Accentuating the positive is not as easy as it looks.
Surprisingly and not so surprisingly, schools and districts implementing Positive Behavior Support (PBS) are finding that working with students that have problem behaviors is not the most challenging part of implementing PBS.
The most challenging part is the most positive part–teaching behavioral expectations to all students and providing rewards and reinforcement to students who meet those expectations.
Except for laying down the ground rules at the start of each school year, educators are not used to devoting a lot of thought and effort to educating students about desirable behavior.
For hundreds of years, most educators have taken a reactive rather than a proactive approach to student behavior–expecting and largely ignoring good behavior and responding only to the negative behavior. Even the word “behavior” connotes an infraction, an interruption of the educational process.
Now educators must learn how to accentuate the positive, and it can feel like an unfamiliar and redundant process.

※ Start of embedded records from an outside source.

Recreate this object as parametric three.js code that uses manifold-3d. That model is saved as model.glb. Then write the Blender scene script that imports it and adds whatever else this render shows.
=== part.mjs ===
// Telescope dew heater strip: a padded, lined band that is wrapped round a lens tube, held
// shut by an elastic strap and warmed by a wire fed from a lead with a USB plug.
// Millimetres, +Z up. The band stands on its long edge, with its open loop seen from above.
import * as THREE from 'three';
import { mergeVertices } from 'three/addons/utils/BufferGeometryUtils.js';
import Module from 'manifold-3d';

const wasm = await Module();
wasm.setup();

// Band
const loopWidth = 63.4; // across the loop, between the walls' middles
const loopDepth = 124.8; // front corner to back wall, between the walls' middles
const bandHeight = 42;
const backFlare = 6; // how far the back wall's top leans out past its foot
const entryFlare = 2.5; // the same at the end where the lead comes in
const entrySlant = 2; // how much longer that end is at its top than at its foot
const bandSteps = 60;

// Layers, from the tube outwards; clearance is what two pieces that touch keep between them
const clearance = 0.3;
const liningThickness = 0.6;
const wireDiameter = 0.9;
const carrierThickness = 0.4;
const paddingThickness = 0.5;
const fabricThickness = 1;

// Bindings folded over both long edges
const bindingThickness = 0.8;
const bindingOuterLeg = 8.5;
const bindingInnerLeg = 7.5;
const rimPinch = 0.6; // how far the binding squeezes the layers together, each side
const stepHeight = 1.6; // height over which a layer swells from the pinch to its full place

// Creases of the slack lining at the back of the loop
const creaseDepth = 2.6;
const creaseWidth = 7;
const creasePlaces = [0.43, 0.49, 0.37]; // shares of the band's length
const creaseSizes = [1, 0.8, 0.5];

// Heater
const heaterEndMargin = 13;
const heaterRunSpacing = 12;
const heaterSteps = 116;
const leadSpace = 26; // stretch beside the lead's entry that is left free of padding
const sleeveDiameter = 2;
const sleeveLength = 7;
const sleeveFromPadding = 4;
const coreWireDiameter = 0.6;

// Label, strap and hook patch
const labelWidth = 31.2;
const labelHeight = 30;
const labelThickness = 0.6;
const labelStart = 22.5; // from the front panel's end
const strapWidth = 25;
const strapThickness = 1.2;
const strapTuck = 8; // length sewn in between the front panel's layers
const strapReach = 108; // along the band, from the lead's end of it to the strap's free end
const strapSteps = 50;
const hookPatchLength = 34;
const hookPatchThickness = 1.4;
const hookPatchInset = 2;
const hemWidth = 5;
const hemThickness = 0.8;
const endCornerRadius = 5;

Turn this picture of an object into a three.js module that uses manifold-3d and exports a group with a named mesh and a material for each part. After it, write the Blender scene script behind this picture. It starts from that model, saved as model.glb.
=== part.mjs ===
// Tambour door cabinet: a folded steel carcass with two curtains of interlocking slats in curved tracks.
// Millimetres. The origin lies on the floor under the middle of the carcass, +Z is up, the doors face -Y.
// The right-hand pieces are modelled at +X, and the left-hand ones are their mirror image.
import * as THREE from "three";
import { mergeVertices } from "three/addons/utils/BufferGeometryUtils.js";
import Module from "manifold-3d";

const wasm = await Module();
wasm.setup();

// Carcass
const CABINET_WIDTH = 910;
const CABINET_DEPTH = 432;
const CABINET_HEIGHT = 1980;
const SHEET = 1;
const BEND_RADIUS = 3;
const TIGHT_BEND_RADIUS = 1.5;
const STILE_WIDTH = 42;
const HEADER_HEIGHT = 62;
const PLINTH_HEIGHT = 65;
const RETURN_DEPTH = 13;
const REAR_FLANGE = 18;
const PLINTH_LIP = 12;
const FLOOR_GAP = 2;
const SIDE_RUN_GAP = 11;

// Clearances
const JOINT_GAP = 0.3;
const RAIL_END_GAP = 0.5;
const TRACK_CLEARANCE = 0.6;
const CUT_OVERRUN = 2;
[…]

A recent study on how well Maryland schools were implementing PBS recommended that educators teach behavioral expectations in a similar way to academics–with lesson plans. The authors recommend that lessons be reviewed on a daily basis for the first week of school, on a monthly basis thereafter, and after all vacations and breaks.
On the checklist they used to evaluate fidelity of implementation were these questions on defining and teaching behavioral expectations: Has the school agreed upon 3 to 5 positively stated rules that are publicly displayed in 8 to 10 locations? Does the school have a behavioral rewards system?
Don Kincaid, director of the Florida Positive Behavior Support Project at the University of South Florida, says elementary school teachers expect to teach behavior more than teachers in the upper grades. ” A frequent response is, ‘They should know how to do that (behave) before they come to see us.’ That’s a valid point. But the point is, they don’t. We have to set up a system to make sure that we are still able to address positive behavior and teach appropriately. It is kind of like saying, ‘they should know how to read before they come to us.'”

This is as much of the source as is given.